> [Task to complete] Extract the complete listing and output it unchanged.

▬▬▬▬▬▬

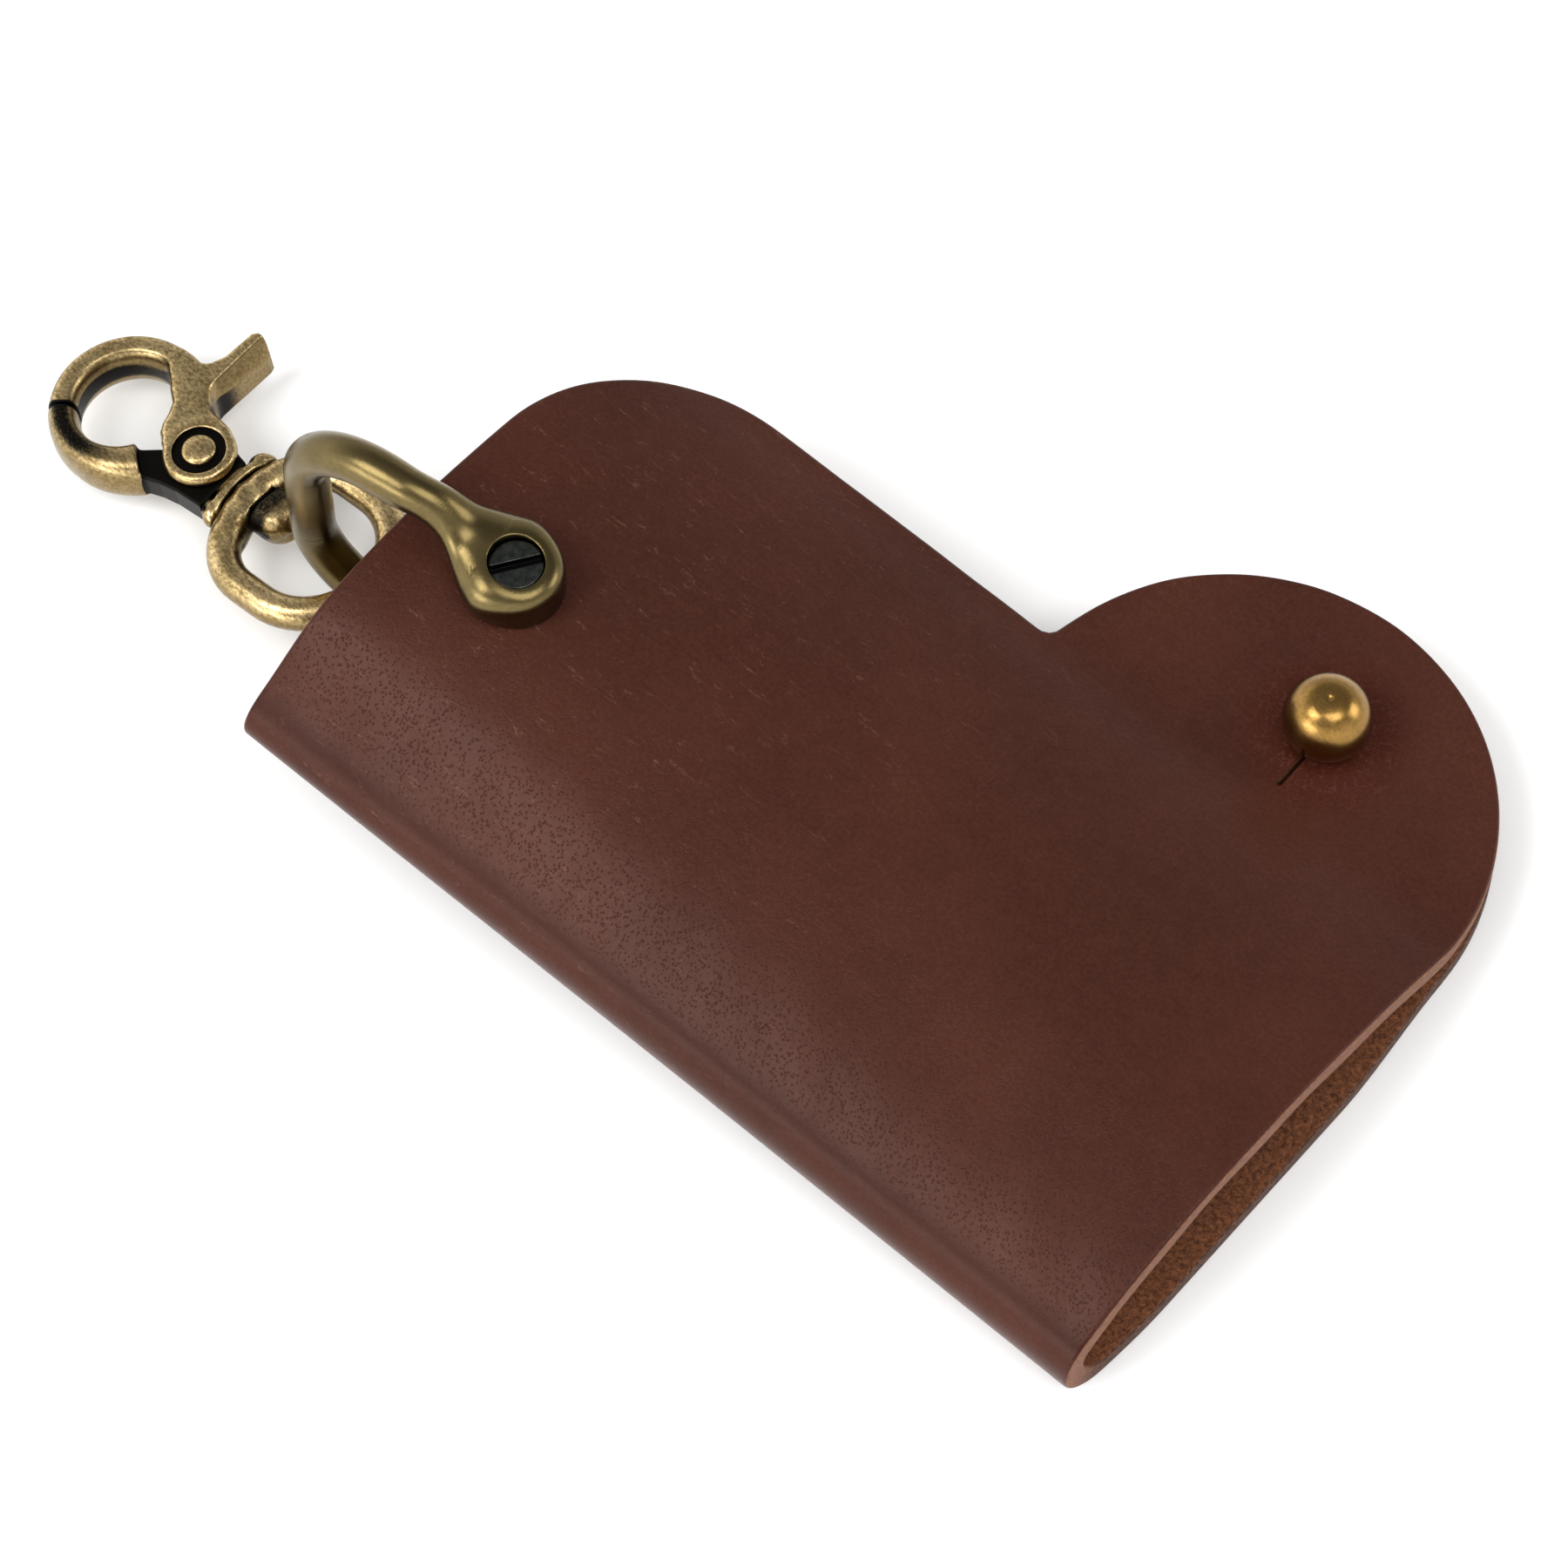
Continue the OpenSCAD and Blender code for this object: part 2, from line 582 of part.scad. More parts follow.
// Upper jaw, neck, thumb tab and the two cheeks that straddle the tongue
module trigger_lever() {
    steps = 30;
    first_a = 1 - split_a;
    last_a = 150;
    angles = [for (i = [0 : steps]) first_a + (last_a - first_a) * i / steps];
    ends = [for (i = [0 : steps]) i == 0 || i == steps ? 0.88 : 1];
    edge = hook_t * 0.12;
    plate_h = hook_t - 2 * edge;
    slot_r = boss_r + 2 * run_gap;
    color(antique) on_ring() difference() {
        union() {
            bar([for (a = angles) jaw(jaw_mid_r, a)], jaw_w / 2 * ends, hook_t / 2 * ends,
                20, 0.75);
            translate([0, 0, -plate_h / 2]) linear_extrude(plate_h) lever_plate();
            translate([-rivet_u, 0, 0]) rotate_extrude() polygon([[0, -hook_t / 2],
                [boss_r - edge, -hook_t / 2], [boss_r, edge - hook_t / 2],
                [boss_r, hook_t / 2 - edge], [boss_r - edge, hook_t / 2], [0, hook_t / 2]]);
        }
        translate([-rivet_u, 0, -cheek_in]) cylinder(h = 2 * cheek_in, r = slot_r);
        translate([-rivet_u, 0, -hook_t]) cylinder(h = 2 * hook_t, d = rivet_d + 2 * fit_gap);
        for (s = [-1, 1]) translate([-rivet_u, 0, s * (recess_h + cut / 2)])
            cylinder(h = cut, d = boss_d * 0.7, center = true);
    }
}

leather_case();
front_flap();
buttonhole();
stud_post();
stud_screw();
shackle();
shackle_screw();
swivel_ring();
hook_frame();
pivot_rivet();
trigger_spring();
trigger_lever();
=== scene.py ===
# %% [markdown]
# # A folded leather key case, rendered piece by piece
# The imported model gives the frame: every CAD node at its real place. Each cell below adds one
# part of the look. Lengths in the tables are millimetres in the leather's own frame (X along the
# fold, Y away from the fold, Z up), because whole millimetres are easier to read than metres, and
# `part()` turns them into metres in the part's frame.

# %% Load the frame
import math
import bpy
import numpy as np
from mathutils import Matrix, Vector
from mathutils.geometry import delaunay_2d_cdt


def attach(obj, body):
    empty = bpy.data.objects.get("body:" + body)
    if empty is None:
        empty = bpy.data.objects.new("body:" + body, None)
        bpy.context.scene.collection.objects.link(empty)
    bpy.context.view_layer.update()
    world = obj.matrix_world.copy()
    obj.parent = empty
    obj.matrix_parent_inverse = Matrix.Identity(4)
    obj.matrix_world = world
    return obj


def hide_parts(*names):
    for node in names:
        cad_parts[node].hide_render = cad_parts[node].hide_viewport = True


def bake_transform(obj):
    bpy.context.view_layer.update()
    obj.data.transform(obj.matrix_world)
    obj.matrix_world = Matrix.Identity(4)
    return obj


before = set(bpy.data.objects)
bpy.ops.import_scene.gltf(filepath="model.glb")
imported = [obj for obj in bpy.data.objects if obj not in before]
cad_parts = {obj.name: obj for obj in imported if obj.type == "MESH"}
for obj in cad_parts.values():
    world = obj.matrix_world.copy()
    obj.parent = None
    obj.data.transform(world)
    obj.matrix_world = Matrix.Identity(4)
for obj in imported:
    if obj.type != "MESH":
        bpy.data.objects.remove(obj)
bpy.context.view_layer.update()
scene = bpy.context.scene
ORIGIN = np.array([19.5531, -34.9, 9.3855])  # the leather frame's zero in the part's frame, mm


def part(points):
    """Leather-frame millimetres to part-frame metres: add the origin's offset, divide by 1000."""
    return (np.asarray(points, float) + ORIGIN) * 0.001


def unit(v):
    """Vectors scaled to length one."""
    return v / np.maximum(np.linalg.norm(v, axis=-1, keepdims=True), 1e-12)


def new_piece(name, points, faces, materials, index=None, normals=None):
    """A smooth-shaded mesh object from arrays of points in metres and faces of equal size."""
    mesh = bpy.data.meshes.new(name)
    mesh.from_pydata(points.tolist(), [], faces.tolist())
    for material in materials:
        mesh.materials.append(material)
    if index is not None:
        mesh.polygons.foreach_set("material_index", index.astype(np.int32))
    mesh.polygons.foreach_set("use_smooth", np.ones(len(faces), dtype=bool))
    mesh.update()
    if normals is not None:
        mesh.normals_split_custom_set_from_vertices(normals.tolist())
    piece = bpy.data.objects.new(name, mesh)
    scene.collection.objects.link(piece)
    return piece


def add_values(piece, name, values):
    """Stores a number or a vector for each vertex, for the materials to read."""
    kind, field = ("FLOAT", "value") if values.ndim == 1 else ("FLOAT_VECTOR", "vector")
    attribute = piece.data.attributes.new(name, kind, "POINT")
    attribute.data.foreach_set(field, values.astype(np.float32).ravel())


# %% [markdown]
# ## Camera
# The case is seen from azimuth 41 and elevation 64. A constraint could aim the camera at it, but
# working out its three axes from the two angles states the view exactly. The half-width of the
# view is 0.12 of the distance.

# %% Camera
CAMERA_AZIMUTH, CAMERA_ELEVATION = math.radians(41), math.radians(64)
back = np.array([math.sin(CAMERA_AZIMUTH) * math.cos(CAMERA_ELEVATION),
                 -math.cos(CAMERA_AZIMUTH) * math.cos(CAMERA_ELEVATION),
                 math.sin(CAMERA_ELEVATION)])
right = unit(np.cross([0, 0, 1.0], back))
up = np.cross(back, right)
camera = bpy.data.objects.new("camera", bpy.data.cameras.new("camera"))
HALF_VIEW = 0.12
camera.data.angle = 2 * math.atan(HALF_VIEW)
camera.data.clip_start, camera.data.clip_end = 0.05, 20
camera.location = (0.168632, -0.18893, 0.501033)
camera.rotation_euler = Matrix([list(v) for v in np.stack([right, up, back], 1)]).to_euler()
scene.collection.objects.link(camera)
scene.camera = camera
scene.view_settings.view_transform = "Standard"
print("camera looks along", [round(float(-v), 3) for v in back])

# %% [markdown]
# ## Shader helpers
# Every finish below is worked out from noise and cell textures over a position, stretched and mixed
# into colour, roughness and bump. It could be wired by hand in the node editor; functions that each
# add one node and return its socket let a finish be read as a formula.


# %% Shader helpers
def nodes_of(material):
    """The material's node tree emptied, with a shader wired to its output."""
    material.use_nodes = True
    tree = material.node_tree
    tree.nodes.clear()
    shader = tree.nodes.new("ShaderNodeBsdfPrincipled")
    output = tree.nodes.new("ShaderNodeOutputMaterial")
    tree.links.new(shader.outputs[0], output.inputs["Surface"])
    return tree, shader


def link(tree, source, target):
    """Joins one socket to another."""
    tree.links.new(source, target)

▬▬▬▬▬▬

> [Response to the exercise]
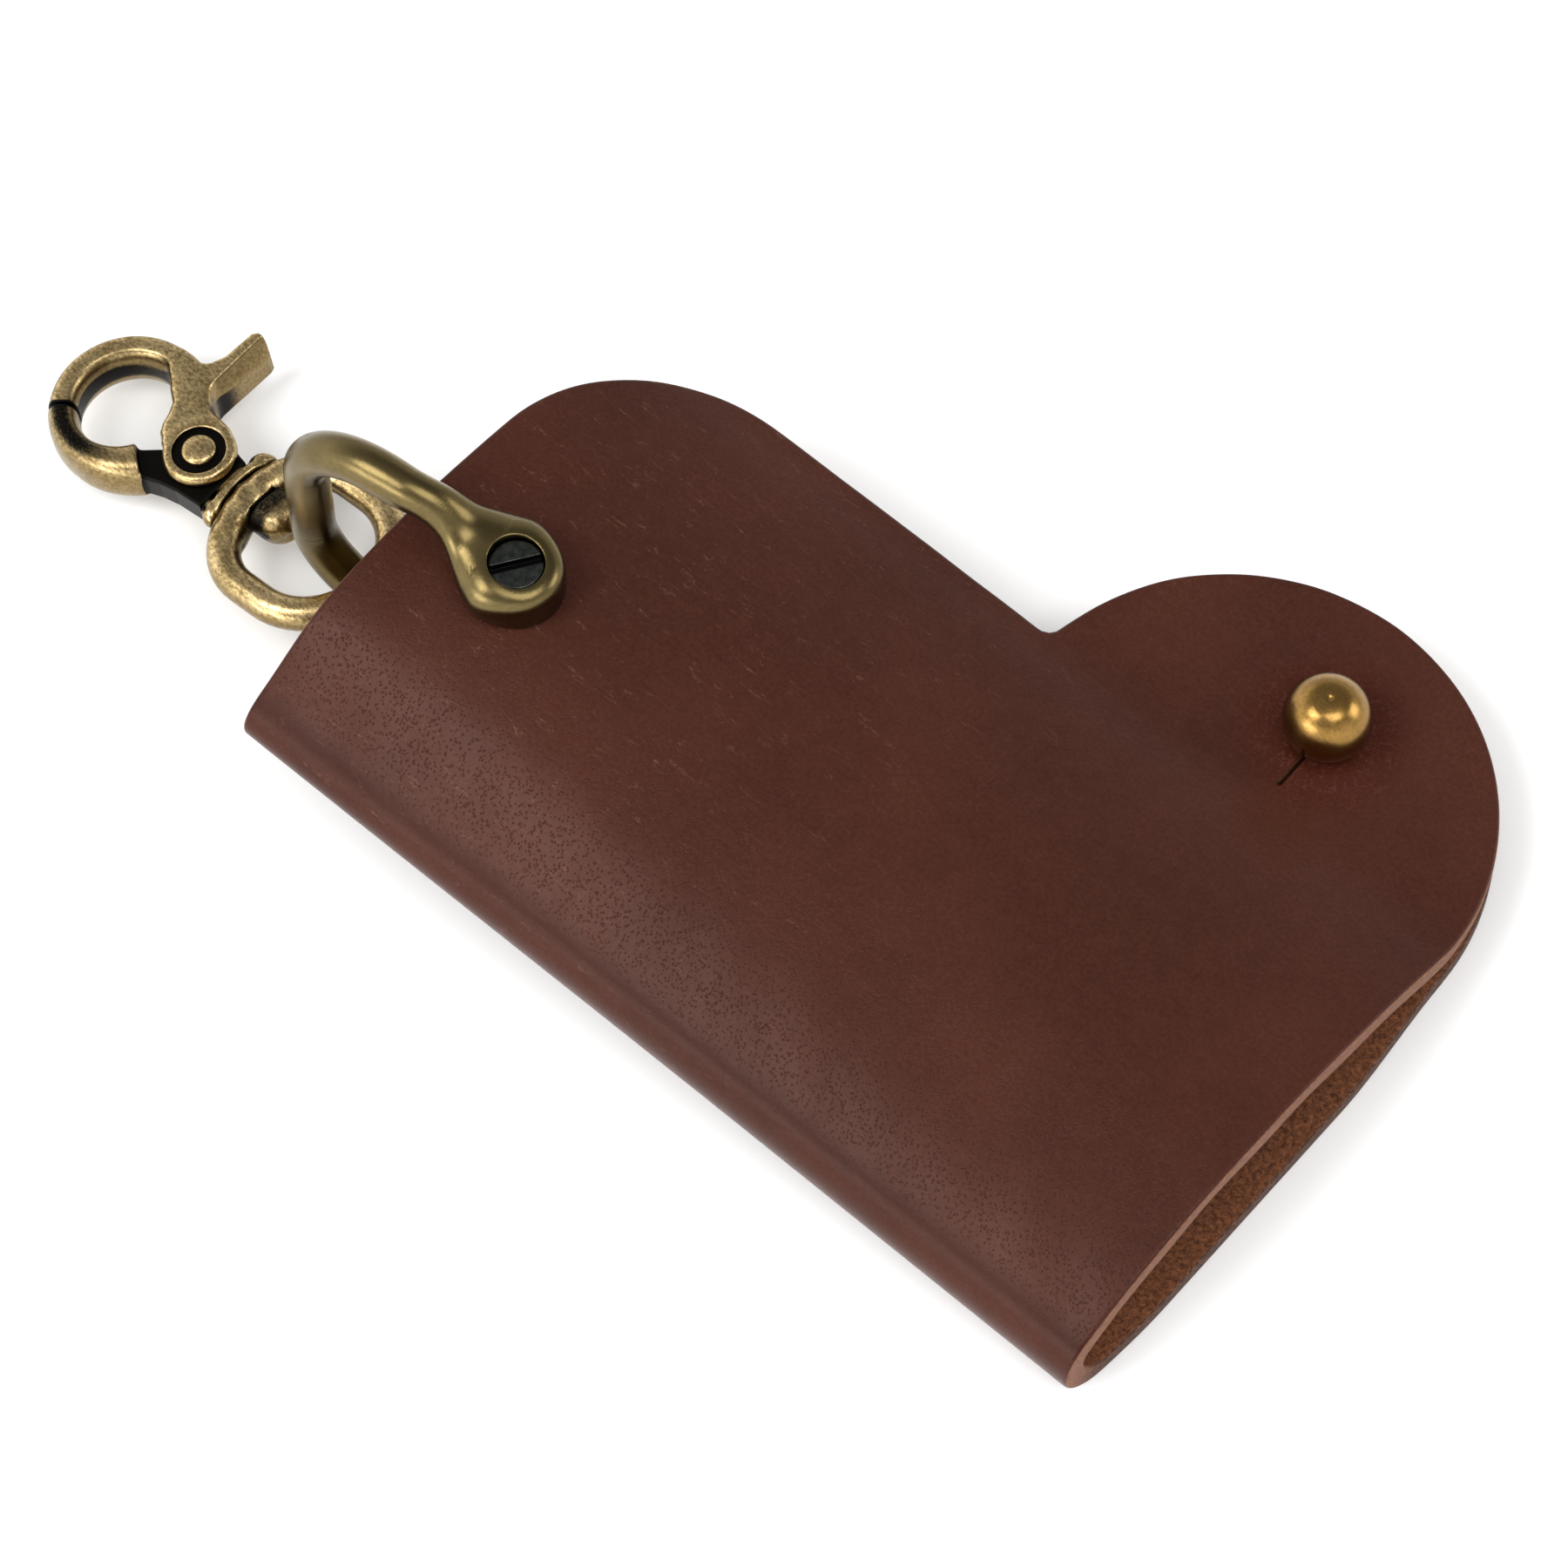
Continue the OpenSCAD and Blender code for this object: part 2, from line 582 of part.scad. More parts follow.
// Upper jaw, neck, thumb tab and the two cheeks that straddle the tongue
module trigger_lever() {
    steps = 30;
    first_a = 1 - split_a;
    last_a = 150;
    angles = [for (i = [0 : steps]) first_a + (last_a - first_a) * i / steps];
    ends = [for (i = [0 : steps]) i == 0 || i == steps ? 0.88 : 1];
    edge = hook_t * 0.12;
    plate_h = hook_t - 2 * edge;
    slot_r = boss_r + 2 * run_gap;
    color(antique) on_ring() difference() {
        union() {
            bar([for (a = angles) jaw(jaw_mid_r, a)], jaw_w / 2 * ends, hook_t / 2 * ends,
                20, 0.75);
            translate([0, 0, -plate_h / 2]) linear_extrude(plate_h) lever_plate();
            translate([-rivet_u, 0, 0]) rotate_extrude() polygon([[0, -hook_t / 2],
                [boss_r - edge, -hook_t / 2], [boss_r, edge - hook_t / 2],
                [boss_r, hook_t / 2 - edge], [boss_r - edge, hook_t / 2], [0, hook_t / 2]]);
        }
        translate([-rivet_u, 0, -cheek_in]) cylinder(h = 2 * cheek_in, r = slot_r);
        translate([-rivet_u, 0, -hook_t]) cylinder(h = 2 * hook_t, d = rivet_d + 2 * fit_gap);
        for (s = [-1, 1]) translate([-rivet_u, 0, s * (recess_h + cut / 2)])
            cylinder(h = cut, d = boss_d * 0.7, center = true);
    }
}

leather_case();
front_flap();
buttonhole();
stud_post();
stud_screw();
shackle();
shackle_screw();
swivel_ring();
hook_frame();
pivot_rivet();
trigger_spring();
trigger_lever();
=== scene.py ===
# %% [markdown]
# # A folded leather key case, rendered piece by piece
# The imported model gives the frame: every CAD node at its real place. Each cell below adds one
# part of the look. Lengths in the tables are millimetres in the leather's own frame (X along the
# fold, Y away from the fold, Z up), because whole millimetres are easier to read than metres, and
# `part()` turns them into metres in the part's frame.

# %% Load the frame
import math
import bpy
import numpy as np
from mathutils import Matrix, Vector
from mathutils.geometry import delaunay_2d_cdt


def attach(obj, body):
    empty = bpy.data.objects.get("body:" + body)
    if empty is None:
        empty = bpy.data.objects.new("body:" + body, None)
        bpy.context.scene.collection.objects.link(empty)
    bpy.context.view_layer.update()
    world = obj.matrix_world.copy()
    obj.parent = empty
    obj.matrix_parent_inverse = Matrix.Identity(4)
    obj.matrix_world = world
    return obj


def hide_parts(*names):
    for node in names:
        cad_parts[node].hide_render = cad_parts[node].hide_viewport = True


def bake_transform(obj):
    bpy.context.view_layer.update()
    obj.data.transform(obj.matrix_world)
    obj.matrix_world = Matrix.Identity(4)
    return obj


before = set(bpy.data.objects)
bpy.ops.import_scene.gltf(filepath="model.glb")
imported = [obj for obj in bpy.data.objects if obj not in before]
cad_parts = {obj.name: obj for obj in imported if obj.type == "MESH"}
for obj in cad_parts.values():
    world = obj.matrix_world.copy()
    obj.parent = None
    obj.data.transform(world)
    obj.matrix_world = Matrix.Identity(4)
for obj in imported:
    if obj.type != "MESH":
        bpy.data.objects.remove(obj)
bpy.context.view_layer.update()
scene = bpy.context.scene
ORIGIN = np.array([19.5531, -34.9, 9.3855])  # the leather frame's zero in the part's frame, mm


def part(points):
    """Leather-frame millimetres to part-frame metres: add the origin's offset, divide by 1000."""
    return (np.asarray(points, float) + ORIGIN) * 0.001


def unit(v):
    """Vectors scaled to length one."""
    return v / np.maximum(np.linalg.norm(v, axis=-1, keepdims=True), 1e-12)


def new_piece(name, points, faces, materials, index=None, normals=None):
    """A smooth-shaded mesh object from arrays of points in metres and faces of equal size."""
    mesh = bpy.data.meshes.new(name)
    mesh.from_pydata(points.tolist(), [], faces.tolist())
    for material in materials:
        mesh.materials.append(material)
    if index is not None:
        mesh.polygons.foreach_set("material_index", index.astype(np.int32))
    mesh.polygons.foreach_set("use_smooth", np.ones(len(faces), dtype=bool))
    mesh.update()
    if normals is not None:
        mesh.normals_split_custom_set_from_vertices(normals.tolist())
    piece = bpy.data.objects.new(name, mesh)
    scene.collection.objects.link(piece)
    return piece


def add_values(piece, name, values):
    """Stores a number or a vector for each vertex, for the materials to read."""
    kind, field = ("FLOAT", "value") if values.ndim == 1 else ("FLOAT_VECTOR", "vector")
    attribute = piece.data.attributes.new(name, kind, "POINT")
    attribute.data.foreach_set(field, values.astype(np.float32).ravel())


# %% [markdown]
# ## Camera
# The case is seen from azimuth 41 and elevation 64. A constraint could aim the camera at it, but
# working out its three axes from the two angles states the view exactly. The half-width of the
# view is 0.12 of the distance.

# %% Camera
CAMERA_AZIMUTH, CAMERA_ELEVATION = math.radians(41), math.radians(64)
back = np.array([math.sin(CAMERA_AZIMUTH) * math.cos(CAMERA_ELEVATION),
                 -math.cos(CAMERA_AZIMUTH) * math.cos(CAMERA_ELEVATION),
                 math.sin(CAMERA_ELEVATION)])
right = unit(np.cross([0, 0, 1.0], back))
up = np.cross(back, right)
camera = bpy.data.objects.new("camera", bpy.data.cameras.new("camera"))
HALF_VIEW = 0.12
camera.data.angle = 2 * math.atan(HALF_VIEW)
camera.data.clip_start, camera.data.clip_end = 0.05, 20
camera.location = (0.168632, -0.18893, 0.501033)
camera.rotation_euler = Matrix([list(v) for v in np.stack([right, up, back], 1)]).to_euler()
scene.collection.objects.link(camera)
scene.camera = camera
scene.view_settings.view_transform = "Standard"
print("camera looks along", [round(float(-v), 3) for v in back])

# %% [markdown]
# ## Shader helpers
# Every finish below is worked out from noise and cell textures over a position, stretched and mixed
# into colour, roughness and bump. It could be wired by hand in the node editor; functions that each
# add one node and return its socket let a finish be read as a formula.


# %% Shader helpers
def nodes_of(material):
    """The material's node tree emptied, with a shader wired to its output."""
    material.use_nodes = True
    tree = material.node_tree
    tree.nodes.clear()
    shader = tree.nodes.new("ShaderNodeBsdfPrincipled")
    output = tree.nodes.new("ShaderNodeOutputMaterial")
    tree.links.new(shader.outputs[0], output.inputs["Surface"])
    return tree, shader


def link(tree, source, target):
    """Joins one socket to another."""
    tree.links.new(source, target)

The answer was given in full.